Caregiver, Care for Thyself

"More specifically, if they overlook it while concentrating on the care beneficiary, caregivers may incur higher medical expenses for themselves," says Carl Jenson, personal finance expert and founder of Compare Banks, a financial products and services comparison site.

"Educate yourself about long-term care costs. While it's not ideal to do this once you've become a caregiver, learning more sooner than later can prepare you for what comes next," says Arvette M. Reid, client services director of Lifecare Affordability Plan, services to help you plan and pay for long-term health care for a loved one.

Contact your local area agency on aging or an aging life care manager, or even plan a visit to nearby assisted living communities to get current pricing and an understanding of what's available.

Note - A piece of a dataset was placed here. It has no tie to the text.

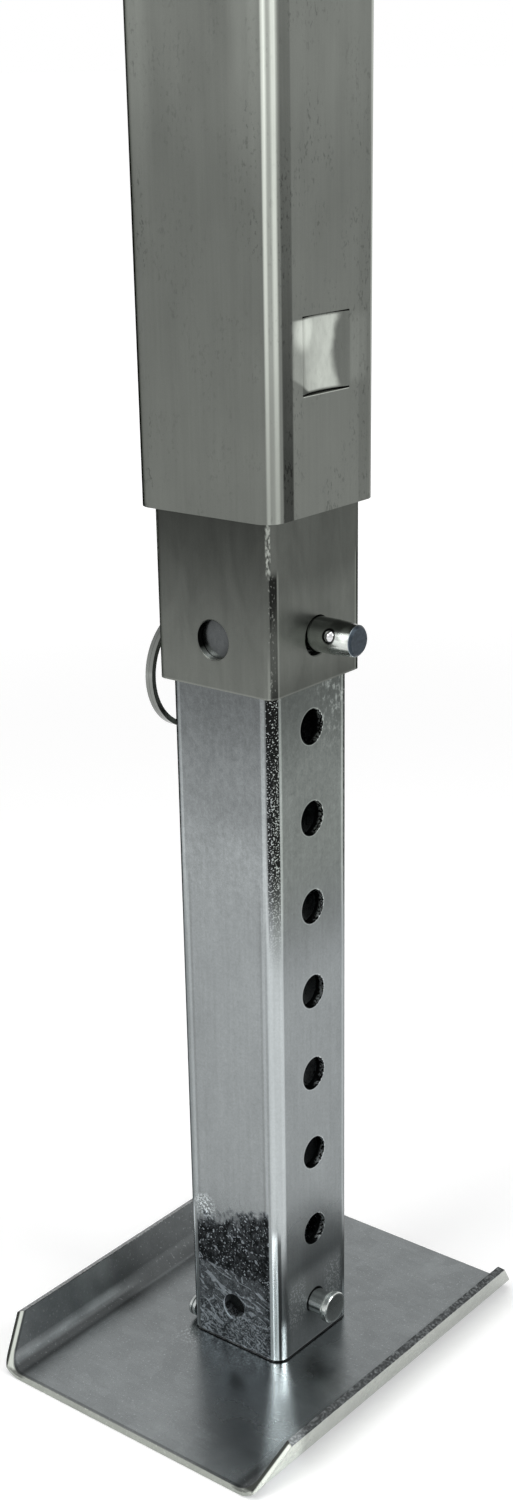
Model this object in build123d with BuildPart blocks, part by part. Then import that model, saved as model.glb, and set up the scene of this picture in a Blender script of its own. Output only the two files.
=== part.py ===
from build123d import *
import math
import os

# Drop-leg landing gear: a square outer tube that is welded to the trailer, a ram that a lead
# screw drives out of it, and a drop leg with a rocking foot that is pinned inside the ram.
# Millimetres, Z up. The origin is on the axis of the tubes, at the underside of the foot plate.
# X is the axis of the pins: their tips and the shown hole row face +X, the crank and ring -X.

os.makedirs("parts", exist_ok=True)

# Clearances
face_gap = 0.1
sliding_gap = 0.3
pivot_gap = 0.2
edge_break = 1.0

# Foot plate
foot_length = 190.5
foot_thickness = 3.2
foot_offset = 4.3
foot_flat_half_width = 61.2
foot_bend_radius = 8.5
flange_lean = 20.0
flange_rise = 21.6
flange_corner_cut = 16.9

# Foot bracket and foot pin
bracket_thickness = 3.2
bracket_depth = 26.0
bracket_crown = 11.0
ear_corner_radius = 9.0
foot_pin_height = 24.1
foot_pin_radius = 5.45
foot_pin_head_radius = 7.15
foot_pin_head_length = 3.2
foot_pin_reach = 11.1
foot_pin_tail_radius = 6.2
foot_pin_tail_length = 4.2
foot_pin_tail_gap = 0.8
foot_pin_tail_bevel = 1.2
foot_pin_groove_width = 0.6
foot_pin_groove_depth = 0.4
leg_side_hole_radius = 5.6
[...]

While Olea says that the goal in caregiving is to provide the best care possible without compromising your financial health, it appears that most of the 48 million families undertaking some form of caring for a loved one, like myself and Lubrano before me, would say that becoming financially compromised to some degree is par for the course.

What You Can Do

If you're already caring for a loved one or considering the journey, there are steps to take to minimize your financial hardship depending on your situation. Options like long-term care insurance, veteran's benefits, and a reverse mortgage could help.

"Communicate openly and honestly with family members about sharing the financial responsibilities of caregiving."

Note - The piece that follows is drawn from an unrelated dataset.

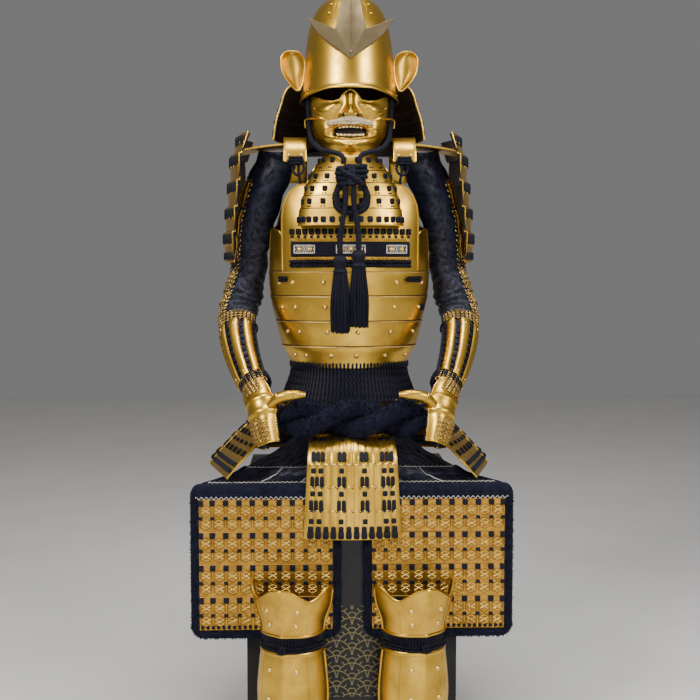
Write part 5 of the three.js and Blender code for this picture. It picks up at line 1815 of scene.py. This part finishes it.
def build_forearms():
    bm = bmesh.new()
    for k in range(5):
        centre = -142.5 + k * 45

        def place(angle, step, out=0):
            tip = clamp((step - 6.95) / 0.25) * clamp((9.62 - step) / 0.18)
            return arm_at(
                angle, step,
                3.2 + out + splint_lift(angle, centre, 15.5) * (0.4 + 0.6 * math.sqrt(tip)),
            )

        shell = level(6.98, 9.56, 26, 1.6)
        plate = form(spread(centre - 15, centre + 15, 10), shell, place, 1.6, None)
        round_edges(plate, 0.5, 1, 60)
        added(bm, plate)
        for step in (7.2, 9.35):
            rivet_at(bm, seat(place, centre, step, 1.4, BY_STEP), 2.6, 1.8, 1)
    pair(bm, "forearm_splints", "gilt rivet", "forearm_guard")
    bm = bmesh.new()
    for step in (7.0, 9.5):
        ring = run_across(arm_at, 0, 360, 40, step, 5.2)
        added(bm, braid(ring, 2.6, 9, 4))
    for k in range(5):
        for step in spread(7.3, 9.2, 7):
            lace_at(bm, seat(arm_at, -120 + k * 45, step, 4.0, BY_STEP), 6, 9, 3)
    pair(bm, "forearm_laces", "lace")
    bm = bmesh.new()
    mail_patch(bm, arm_at, spread(-165, 60, 34), spread(6.6, 7.0, 6), 8, 4.4)
    mail_patch(bm, arm_at, spread(-160, 60, 26), spread(9.55, 10, 8), 8, 4.2)
    pair(bm, "forearm_mail", "mail", least=SOFT)
    bm = bmesh.new()
    for step, radius in ((9.64, 3.2), (9.74, 3.6), (9.84, 3.2)):
        ring = run_across(arm_at, 0, 360, 44, step, 5.2)
        added(bm, braid(ring, radius, 10, 6))
    pair(bm, "wrist_cords", "lace", "wrist_tie")


def hand_lift(angle, step):
    """Two raised knuckle ridges and the roll at the plate's edge."""
    ridges = sum(3.4 * bell(step - at, 0.13) for at in (1.75, 2.45))
    gutters = 1.6 * cosine(angle * 4.8) * clamp((step - 2.5) / 0.5)
    return ridges + gutters


def build_hands():
    def place(angle, step, out=0):
        return hand_at(angle, step, out + (hand_lift(angle, step) if out > 0 else 0))

    rows = level(0, 4, 48, 2)
    bm = form(spread(*HAND_SPAN, 48), rows, place, 2, None, inside=1)
    for angle in HAND_SPAN:
        line(bm, run_along(place, angle, 0, 4, 40, 1.4), 1.9)
    for step in (0.03, 3.98):
        line(bm, run_across(place, *HAND_SPAN, 40, step, 1.4), 1.9)
    thumb = limb_place(THUMB)
    tip = form(spread(0, 360, 24), level(0, 3, 24, 0.6), thumb, 0, None, True)
    ends = [e for e in tip.edges if e.is_boundary]
    bmesh.ops.holes_fill(tip, edges=ends, sides=0)
    added(bm, tip)
    for step in (0.9, 1.9):
        line(bm, run_across(thumb, 0, 360, 26, step, 0.9), 1.2, 1)
    for angle in (-130, -90, -50, -10, 30):
        rivet_at(bm, seat(place, angle, 0.9, 1.6, BY_STEP), 3, 2, 2)
    pair(bm, "hand_plates", "gilt cloth rivet", "hand_guard", least=50)
    bm = bmesh.new()
    mail_patch(bm, place, spread(-135, 10, 18), spread(0.15, 1.25, 9), 8, 3.6)
    mail_patch(bm, place, spread(-120, 0, 14), spread(2.85, 3.8, 9), 7.5, 3.6)
    pair(bm, "hand_mail", "mail", least=SOFT)
    bm = bmesh.new()
    for angle in (-157, 47):
        edge = run_along(hand_at, angle, 0, 4, 30, 1)
        added(bm, braid(edge, 3.2, 10, 6))
    pair(bm, "hand_edging", "lace")


# Skirt, sash and tassets

SKIRT_TOP, SKIRT_FOOT = 834.7, 762
SKIRT_CORDS = 104
SASH_TUFTS = 2100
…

Since caring for loved ones crosses party lines, policymakers should know that 80% of voters 50 or older supported the bipartisan Credit for Caring Act in an AARP survey, which would provide family caregivers with a tax credit of up to $5,000 for expenses incurred while caring for a loved one. While this won't solve families' financial challenges, a tax credit for caregivers would help.

Additionally, families should seek financial assistance from funding sources like Medicaid. In my case, my mom is at a pricey private facility, and I could at some point move her to a facility that accepts Medicaid, however that care in my area is often sub-par.

Caregivers should leverage technology like the Givers App, advises Max Mayblum, the founder and CEO of Givers and a certified senior advisor. The app helps family caregivers manage their money better, set financial goals, and track expenses and trends more efficiently.

Appreciate the Positives

Explore local community organizations, support groups, and nonprofit agencies that often have resources like financial counseling, assistance programs and respite care options.

"Communicate openly and honestly with family members about sharing the financial responsibilities of caregiving to alleviate some of the burdens," says Mayblum.

Finally, reframe the financial burden by focusing on positives. Tim Connon, 31, of Palmer, Tennessee, cares for his mother, who can't walk alone. "It costs me an extra $400 monthly for food and other expenses to take care of her," he says. "I have trained myself to look at it as giving back to her for all the time she spent caring for me.

"We have learned to enjoy each other's company."